After a surgeon removes a portion of the colon, she sutures the two loose ends of the colon together with stitches. If this newly created intestinal connection does not heal properly, patients can experience colon leakage as a postsurgical complication of colectomy, according to the University of Chicago Medical Center. Colon leakage causes ingested food products contained within the colon to leak into the abdominal cavity. Patients who develop this complication of surgery are at risk of developing a severe abdominal infection called peritonitis. Symptoms of this infection include increased abdominal pain or swelling, fever or upset stomach, and affected patients should receive immediately medical care. In the absence of appropriate treatment, peritonitis can lead to a life-threatening infection of the bloodstream called sepsis.

Organ Damage

Organ damage is a potential postsurgical complication of a colectomy.
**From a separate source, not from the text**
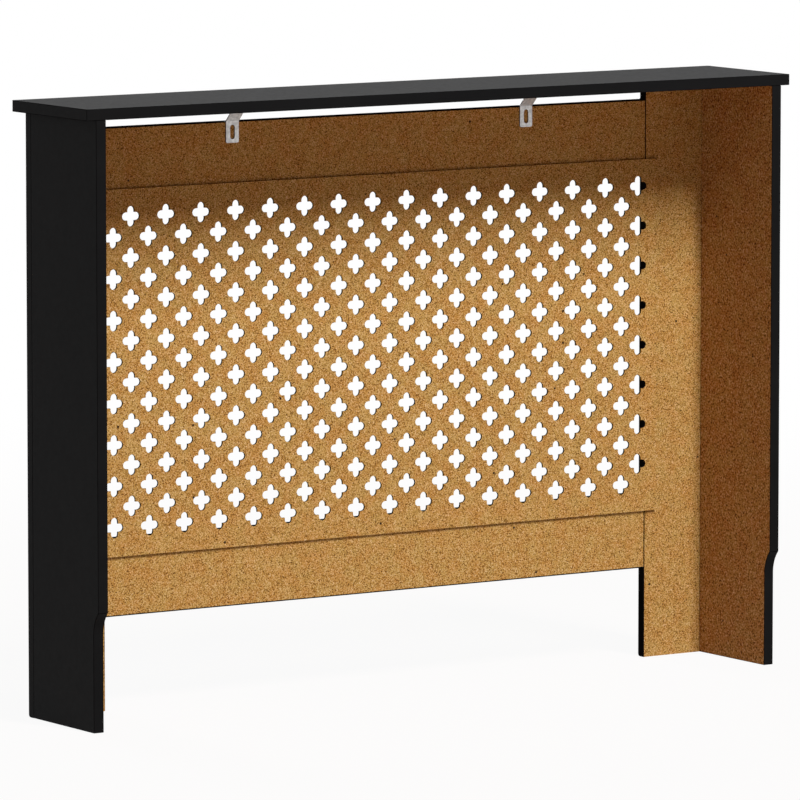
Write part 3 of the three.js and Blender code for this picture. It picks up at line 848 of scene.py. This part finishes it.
SURROUND = 1.0
AMBIENT = 0.06
AMBIENT_TINT = (1.0, 0.82, 0.78, 1)
LAMP_TARGET = (0, 0, 0.4)
LAMPS = {
    "tall_lamp": ((-0.58, 4.87, 6.73), (0.55, 2.93), 0.25, 1.29),
    "front_lamp": ((0, -6.0, 1.0), (1.0, 1.0), 0.0, 0.8),
}
FLOOR_RADIUS = 7.0
FLOOR_SIDES = 96
FLOOR_COLOUR = (0.47, 0.37, 0.33, 1)
FLOOR_GLOW = 0.94
FLOOR_SHEEN_LEVEL = 0.1
FLOOR_FADE_START, FLOOR_FADE_END = 1.0, 3.5
CAMERA_PLACE = (5.685, 8.595, 1.598)
CAMERA_BACK = (0.54697, 0.82907, 0.11608)
CAMERA_LENS = 347.84
CAMERA_SENSOR = 36
CAMERA_CLIP_END = 100


def seen_directly(tree):
    """1 for rays from the camera, from gloss and through glass, and 0 for the light itself."""
    rays = add(tree, "LightPath").outputs
    gloss = sums(tree, "MAXIMUM", rays["Is Camera Ray"], rays["Is Glossy Ray"])
    return sums(tree, "MAXIMUM", gloss, rays["Is Transmission Ray"])


world = bpy.data.worlds.new("white_surround")
bpy.context.scene.world = world
world.use_nodes = True
tree = world.node_tree
tree.nodes.clear()
seen = seen_directly(tree)
strength = add(tree, "MapRange", {"Value": seen, "To Min": AMBIENT, "To Max": SURROUND})
tint = blend(tree, seen, AMBIENT_TINT, (1, 1, 1, 1))
sky = add(tree, "Background", {"Color": tint, "Strength": strength.outputs["Result"]})
tree.links.new(sky.outputs[0], tree.nodes.new("ShaderNodeOutputWorld").inputs["Surface"])

angle = np.linspace(0, 2 * math.pi, FLOOR_SIDES, endpoint=False)
rim = np.stack([FLOOR_RADIUS * np.cos(angle), FLOOR_RADIUS * np.sin(angle), 0 * angle], axis=1)
floor_finish, tree, surface, place = new_finish("pale_floor")
distance = add(tree, "VectorMath", {0: place}, operation="LENGTH").outputs["Value"]
fade = step_between(tree, distance, FLOOR_FADE_START, FLOOR_FADE_END)
glow = add(tree, "MapRange", {"Value": fade, "To Min": FLOOR_GLOW, "To Max": 1.0}).outputs["Result"]
white = add(tree, "Emission", {"Color": (1, 1, 1, 1), "Strength": SURROUND})
dust = add(tree, "TexNoise", {"Vector": place, "Scale": 30, "Detail": 3})
matt = add(tree, "MapRange", {"Value": dust.outputs[0], "To Min": 0.8, "To Max": 0.95}).outputs["Result"]
sockets = {"Base Color": FLOOR_COLOUR, "Roughness": matt, "Specular IOR Level": FLOOR_SHEEN_LEVEL}
paint = add(tree, "BsdfPrincipled", sockets)
share = sums(tree, "MULTIPLY", seen_directly(tree), glow)
mixed = add(tree, "MixShader", {0: share, 1: paint.outputs[0], 2: white.outputs[0]})
tree.links.new(mixed.outputs[0], surface)
floor = new_piece("floor", rim, [list(range(len(rim)))], [0], [floor_finish])

for name, (lamp_place, lamp_size, roll, level) in LAMPS.items():
    away = Vector(lamp_place) - Vector(LAMP_TARGET)
    lamp = bpy.data.lights.new(name, "AREA")
    lamp.shape = "RECTANGLE"
    lamp.size, lamp.size_y = lamp_size
    lamp.energy = level * math.pi**2 * away.length_squared
    lamp_object = bpy.data.objects.new(name, lamp)
    bpy.context.scene.collection.objects.link(lamp_object)
    turn = away.to_track_quat("Z", "Y") @ Quaternion((0, 0, 1), roll)
    lamp_object.rotation_euler = turn.to_euler()
    lamp_object.location = lamp_place
    lamp_object.visible_camera = False

camera = bpy.data.cameras.new("camera")
camera.lens = CAMERA_LENS
camera.sensor_width = CAMERA_SENSOR
camera.clip_end = CAMERA_CLIP_END
camera_object = bpy.data.objects.new("camera", camera)
bpy.context.scene.collection.objects.link(camera_object)
camera_object.location = CAMERA_PLACE
camera_object.rotation_euler = Vector(CAMERA_BACK).to_track_quat("Z", "Y").to_euler()
bpy.context.scene.camera = camera_object
bpy.context.scene.view_settings.view_transform = "Standard"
During surgery, a surgeon can accidentally damage organs proximal to the large intestine, such as the bladder or small intestines, explains. Damage to these organs during a colectomy can lead to bowel movement or urination problems after surgery. Typically, organ damage is detected by a surgeon during a colectomy, allowing him to immediately repair the site of injury. Patients may require additional surgery to repair organ damage that isn't detected until after a colectomy.

Blood Clots

Surgical procedures, such as colectomy, increase a patient's risk of developing postsurgical blood clot complications. A blood clot is a sticky mass of blood that typically adheres to the inside of a deep vein in the legs, Kaiser Permanente warns. This mass can interfere with the normal flow of blood to the legs, leading to symptoms of leg pain, swelling or discoloration. In certain causes, a leg vein blood clot can detach and flow along the bloodstream into a patient's lungs. This life-threatening complication is called a pulmonary embolism and requires emergency medical attention.

Bleeding or Infection

Patients who undergo a colectomy can develop postsurgical bleeding or infection complications. Excessive bleeding may require patients to receive a blood transfusion to restore normal blood levels in the body. An infection can cause increased abdominal pain, watery diarrhea or fever and antibiotic medication is generally necessary to resolve infection complications.